Saviez-vous que des organismes représentant des groupes d'intérêts privés peuvent former des magistrats professionnels aux questions qui les concernent directement ? C'est notamment le cas de la Sacem, qui forme chez elle des magistrats destinés à juger des questions de gestion collective des droits d'auteur.

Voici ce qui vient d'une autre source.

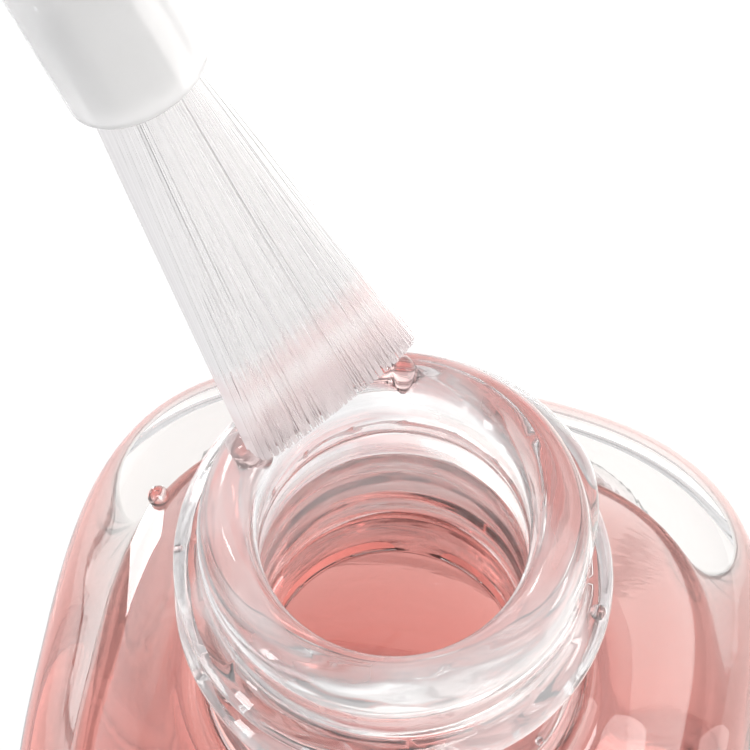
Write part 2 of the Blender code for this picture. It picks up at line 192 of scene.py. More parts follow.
class Look:
    # a material and its Principled shader
    def __init__(self, name, **fixed):
        self.material = bpy.data.materials.new(name)
        self.material.use_nodes = True
        self.tree = self.material.node_tree
        self.shader = self.tree.nodes["Principled BSDF"]
        self.output = self.tree.nodes["Material Output"]
        for socketName, value in fixed.items():
            self.shader.inputs[socketName.replace("_", " ")].default_value = value

    def node(self, kind, settings=None, output=0, **values):
        return addNode(self.tree, kind, settings, output, **values)

    def feed(self, socketName, wire):
        self.tree.links.new(wire.socket, self.shader.inputs[socketName])

    def spot(self):
        # Object coordinates, the fourth output
        return self.node("ShaderNodeTexCoord", output=3)

    def placed(self, stretch=(1, 1, 1)):
        return self.node("ShaderNodeMapping", Vector=self.spot(), Scale=stretch)

    def speckle(self, scale, detail=3.0, stretch=(1, 1, 1)):
        return self.node("ShaderNodeTexNoise", Vector=self.placed(stretch), Scale=scale, Detail=detail)

    def mark(self, name):
        # a number stored on the piece's points
        return self.node("ShaderNodeAttribute", {"attribute_name": name}, output=2)

    def strands(self, where, scale):
        return self.node("ShaderNodeTexNoise", {"noise_dimensions": "1D"}, W=where, Scale=scale, Detail=3.0)

    def ramp(self, wire, low, high):
        return self.node("ShaderNodeMapRange", {"clamp": True}, _0=wire, _1=low, _2=high, _3=0.0, _4=1.0)

    def blendColours(self, share, first, second):
        first, second = (paint if isinstance(paint, Wire) else (*paint, 1.0) for paint in (first, second))
        return self.node("ShaderNodeMix", {"data_type": "RGBA"}, output=2, _0=share, _6=first, _7=second)

    def bump(self, height, distance, strength):
        self.feed("Normal", self.node("ShaderNodeBump", Height=height, Distance=distance, Strength=strength))

    def layOver(self, share, other):
        # lays another shader over the look's own, thick where the share is high
        own = Wire(self.tree, self.shader.outputs[0])
        mixed = self.node("ShaderNodeMixShader", _0=share, _1=own, _2=other)
        self.tree.links.new(mixed.socket, self.output.inputs["Surface"])


glassLook = {
    "wetFrom": 10.5, "wetFull": 7.0, "clear": (0.985, 0.988, 0.99), "stain": (1.0, 0.68, 0.67),
    "streakSize": 1300.0, "streakStretch": (0.20, 0.20, 1.0), "streakFrom": 0.56, "streakFull": 0.64,
    "rippleSize": 620.0, "rippleStretch": (0.35, 0.35, 1.0), "rippleDepth": 0.09, "rippleStrength": 0.65,
    "bodyRipple": 0.06, "fineSize": 1612.0, "fineStretch": (0.25, 0.25, 1.0), "fineShare": 0.6,
    "veilSize": 900.0, "veilStretch": (0.16, 0.16, 1.0), "veilFrom": 0.47, "veilFull": 0.58,
    "veilLeast": 0.05, "veilMost": 0.42, "veilColour": (0.95, 0.93, 0.935), "veilRoughness": 0.1,
    "rimHaze": 0.07, "rimHazeDepth": 2.5,
}


def bottleGlass():
    # clear glass; polish has dried in thin streaks and a pale veil round the neck
    g = glassLook
    look = Look("clearBottleGlass", Roughness=0.0, IOR=1.5, Transmission_Weight=1.0)
    height = look.node("ShaderNodeSeparateXYZ", output=2, Vector=look.spot())
    neck = look.ramp(height, rimTop - g["wetFrom"] * mm, rimTop - g["wetFull"] * mm)
    rim = look.ramp(height, rimTop - g["rimHazeDepth"] * mm, rimTop)
    streaks = look.speckle(g["streakSize"], detail=2.0, stretch=g["streakStretch"])
    stained = neck * look.ramp(streaks, g["streakFrom"], g["streakFull"])
    look.feed("Base Color", look.blendColours(stained, g["clear"], g["stain"]))
    ripples = look.speckle(g["rippleSize"], detail=1.5, stretch=g["rippleStretch"])
    fine = look.speckle(g["fineSize"], detail=1.0, stretch=g["fineStretch"])
    waves = (ripples + g["fineShare"] * fine) * (g["bodyRipple"] + (1.0 - g["bodyRipple"]) * neck)
    look.bump(waves, g["rippleDepth"] * mm, g["rippleStrength"])
    cloth = look.speckle(g["veilSize"], detail=3.0, stretch=g["veilStretch"])
    patches = look.ramp(cloth, g["veilFrom"], g["veilFull"])
    share = neck * (g["veilLeast"] + (g["veilMost"] - g["veilLeast"]) * patches) + g["rimHaze"] * rim
    veil = look.node("ShaderNodeBsdfPrincipled", Base_Color=(*g["veilColour"], 1.0),
                     Roughness=g["veilRoughness"])
    look.layOver(share, veil)
    return look.material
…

Il s'agit d'un fait peu connu du grand public, mais la Sacem peine à rémunérer les auteurs dont les oeuvres musicales sont diffusées de façon plus confidentielle que celles des stars, car l'essentiel de la rémunération est réalisée sur la base de sondages. Plus une oeuvre est diffusée en radio ou en discothèques, plus elle a de chances d'apparaître dans un échantillon statistique, et donc de rémunérer son créateur. A l'inverse, moins l'auteur est diffusé, moins ses chances d'être rémunéré pour ses quelques diffusions sont grandes. L'effet pervers accentue très fortement l'écart de rémunération entre "grands" et "petits" auteurs, pour le plus grand bonheur des premiers.

Régulièrement, la Sacem est accusée par des auteurs-compositeurs de ne pas vouloir faire évoluer ses pratiques pour rémunérer au plus près du réel, et de ne pas ou très peu rémunérer des exploitations hors-sondages (mise à jour : la Sacem nous assurer rémunérer à 80 % sur une base "œuvres par œuvres" et 11 % sur sondages). C'est pour tenter de casser ce système que l'éditeur APELA Editions et l'auteur d'une chanson intitulée "FEEL" avaient porté plainte contre la Sacem en 2006, pour obtenir qu'elle paye à chacun d'entre eux plus de 100 000 euros de droits non reversés.

L'affaire elle-même, détaillée sur le site Auteurs-Compositeurs.fr (exclusivement dédié à ce cas), est d'une grande complexité. En première instance, le tribunal de grande instance d'Avignon avait partiellement donné raison aux demandeurs dans un jugement du 1er septembre 2009 (.pdf), en condamnant la Sacem à verser quelques milliers d'euros d'arriérés au titre de la diffusion radio, mais en refusant les prétentions pour les diffusions en discothèque. En appel, le 18 avril 2013 (.pdf), la cour de Nîmes a débouté les plaignants de toutes leurs demandes, et les condamne même à indemniser la Sacem en lui versant 6 000 euros.

4 jours de formation en 2014

Or, selon Auteurs-Compositeurs.fr qui détaille un grand nombre d'erreurs qui entacheraient selon lui l'arrêt de la Cour d'appel, "un ou des Magistrat(s) qui ont traité cette affaire ont suivi cette formation à et par la SACEM pendant la procédure". Un véritable conflit d'intérêts, s'il est avéré.

Vérifications faites, il apparaît que dans le cadre de la formation continue offerte aux juges, l'Ecole Nationale de la Magistrature propose régulièrement des formations Sacem. La prochaine aura lieu pendant 4 jours du 16 au 20 juin 2014, avec encore 20 places proposées aux magistrats de toutes catégories. Selon le descriptif de la formation, "après une présentation générale de la SACEM, les magistrats aborderont, par la visite de ses différents services (juridique, culturel, musicaux, droits phonographiques et vidéographiques, droits généraux), le rôle et l’analyse des missions de cet organisme, la répartition des droits et le soutien des auteurs, à l’occasion de la préparation de la fête de la musique". Or parmi les reproches faits à la Cour d'appel de Nîmes figurent notamment des erreurs alléguées d'interprétation des méthodes de répartition des droits.

"Nous avons tenté d'obtenir la liste des attestations de présence des Magistrats formés ou endoctrinés à et par la SACEM auprès du Secrétariat du Ministère de la Justice de Madame la Ministre Taubira. Nous nous sommes ''gentiment'' fait refouler par le Cabinet de la Ministre", raconte Auteurs-Compositeurs.fr, qui ne dit pas comment il a eu connaissance du fait qu'au moins un magistrat de son affaire aurait suivi cette formation.